▸ EXERCISE:
Begin with the line that contains "What bpy script" and continue down through the line that contains "middle of the machine's footprint box."; reproduce those lines exactly and only those.

▸ DATA FOR THIS EXERCISE:

■ ■ ■ ■ ■

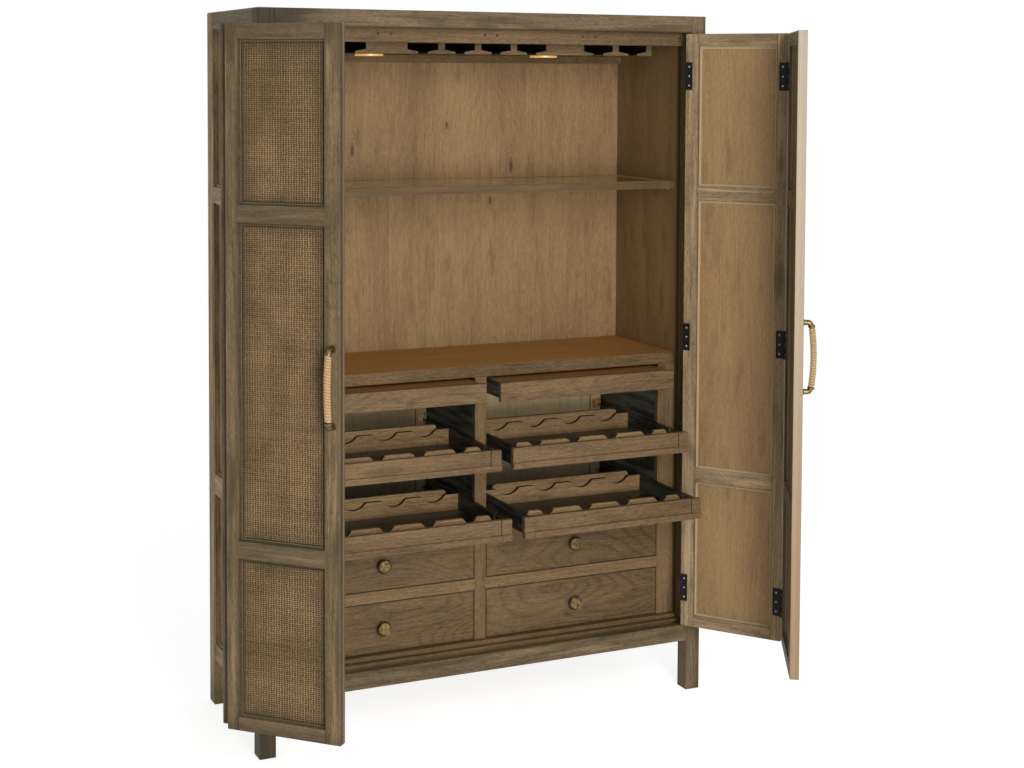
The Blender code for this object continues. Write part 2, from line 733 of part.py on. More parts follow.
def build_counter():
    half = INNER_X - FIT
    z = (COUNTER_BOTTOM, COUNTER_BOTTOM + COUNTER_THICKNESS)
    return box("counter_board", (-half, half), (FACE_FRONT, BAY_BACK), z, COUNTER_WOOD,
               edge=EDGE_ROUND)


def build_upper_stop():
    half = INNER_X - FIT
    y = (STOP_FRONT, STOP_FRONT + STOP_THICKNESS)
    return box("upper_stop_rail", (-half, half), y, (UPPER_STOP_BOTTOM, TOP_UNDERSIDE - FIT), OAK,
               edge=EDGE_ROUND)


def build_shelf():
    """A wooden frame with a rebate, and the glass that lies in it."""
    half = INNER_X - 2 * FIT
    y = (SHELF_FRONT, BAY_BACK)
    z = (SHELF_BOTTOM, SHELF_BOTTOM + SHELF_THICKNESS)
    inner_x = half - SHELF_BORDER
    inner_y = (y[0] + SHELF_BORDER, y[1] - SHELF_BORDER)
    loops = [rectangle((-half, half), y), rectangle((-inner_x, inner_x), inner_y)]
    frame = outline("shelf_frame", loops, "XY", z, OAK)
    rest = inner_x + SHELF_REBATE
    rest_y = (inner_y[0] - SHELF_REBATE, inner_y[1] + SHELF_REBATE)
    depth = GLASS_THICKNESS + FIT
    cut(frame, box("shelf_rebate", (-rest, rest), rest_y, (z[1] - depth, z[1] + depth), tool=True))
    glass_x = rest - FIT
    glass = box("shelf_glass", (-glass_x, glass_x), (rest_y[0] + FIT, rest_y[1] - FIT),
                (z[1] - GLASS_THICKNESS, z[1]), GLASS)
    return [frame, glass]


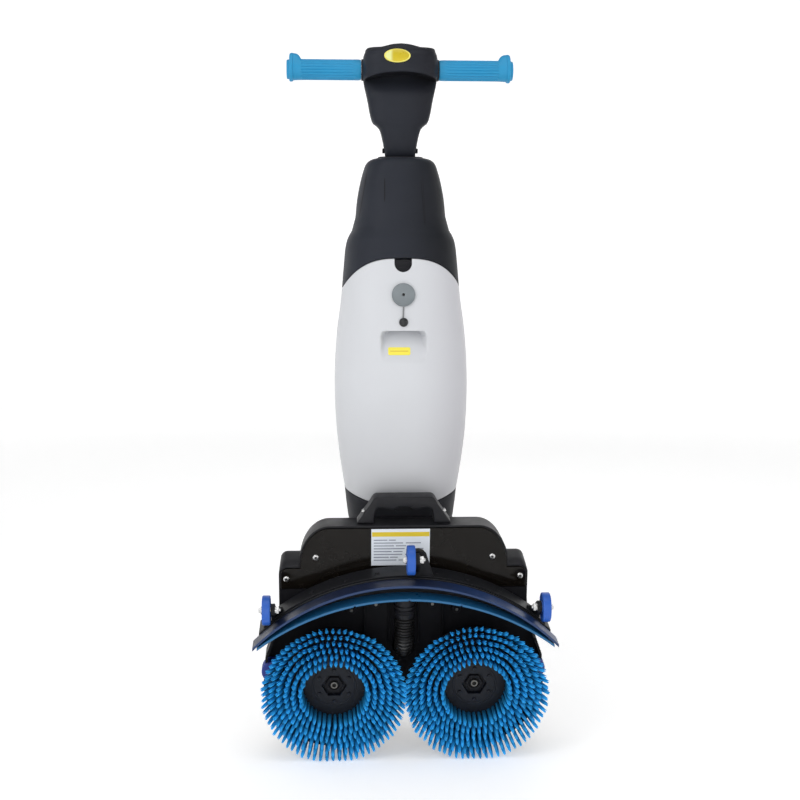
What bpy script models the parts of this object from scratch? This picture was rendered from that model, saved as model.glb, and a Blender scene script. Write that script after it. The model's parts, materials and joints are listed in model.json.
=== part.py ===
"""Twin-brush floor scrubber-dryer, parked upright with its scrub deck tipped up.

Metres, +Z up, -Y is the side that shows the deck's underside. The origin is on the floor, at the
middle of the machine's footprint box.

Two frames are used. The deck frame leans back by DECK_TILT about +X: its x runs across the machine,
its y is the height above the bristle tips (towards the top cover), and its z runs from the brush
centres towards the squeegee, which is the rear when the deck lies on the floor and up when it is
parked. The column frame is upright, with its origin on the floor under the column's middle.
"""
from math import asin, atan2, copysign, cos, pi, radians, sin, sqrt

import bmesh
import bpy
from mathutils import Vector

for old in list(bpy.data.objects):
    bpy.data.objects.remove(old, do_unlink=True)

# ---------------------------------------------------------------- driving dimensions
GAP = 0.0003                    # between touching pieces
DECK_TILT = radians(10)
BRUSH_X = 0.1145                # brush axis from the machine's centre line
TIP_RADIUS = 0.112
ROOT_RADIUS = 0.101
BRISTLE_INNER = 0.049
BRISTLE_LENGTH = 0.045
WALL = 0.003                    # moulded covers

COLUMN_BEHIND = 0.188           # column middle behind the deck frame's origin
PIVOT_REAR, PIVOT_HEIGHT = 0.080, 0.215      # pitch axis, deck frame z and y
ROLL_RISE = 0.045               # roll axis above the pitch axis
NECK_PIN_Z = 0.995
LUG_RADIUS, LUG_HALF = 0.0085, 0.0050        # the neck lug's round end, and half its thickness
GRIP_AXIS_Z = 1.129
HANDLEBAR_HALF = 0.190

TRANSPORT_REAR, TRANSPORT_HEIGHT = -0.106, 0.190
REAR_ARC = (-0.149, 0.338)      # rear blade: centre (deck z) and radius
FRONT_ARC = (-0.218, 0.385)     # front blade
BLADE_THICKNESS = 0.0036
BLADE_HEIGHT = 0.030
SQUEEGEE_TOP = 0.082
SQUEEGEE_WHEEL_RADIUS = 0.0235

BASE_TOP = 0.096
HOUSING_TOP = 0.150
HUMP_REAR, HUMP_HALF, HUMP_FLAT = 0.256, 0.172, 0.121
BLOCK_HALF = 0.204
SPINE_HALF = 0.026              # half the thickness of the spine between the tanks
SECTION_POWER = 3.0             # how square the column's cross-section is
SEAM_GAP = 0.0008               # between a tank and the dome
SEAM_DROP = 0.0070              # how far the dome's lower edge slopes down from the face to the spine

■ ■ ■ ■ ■

▸ WRITTEN RESPONSE:
What bpy script models the parts of this object from scratch? This picture was rendered from that model, saved as model.glb, and a Blender scene script. Write that script after it. The model's parts, materials and joints are listed in model.json.
=== part.py ===
"""Twin-brush floor scrubber-dryer, parked upright with its scrub deck tipped up.

Metres, +Z up, -Y is the side that shows the deck's underside. The origin is on the floor, at the
middle of the machine's footprint box.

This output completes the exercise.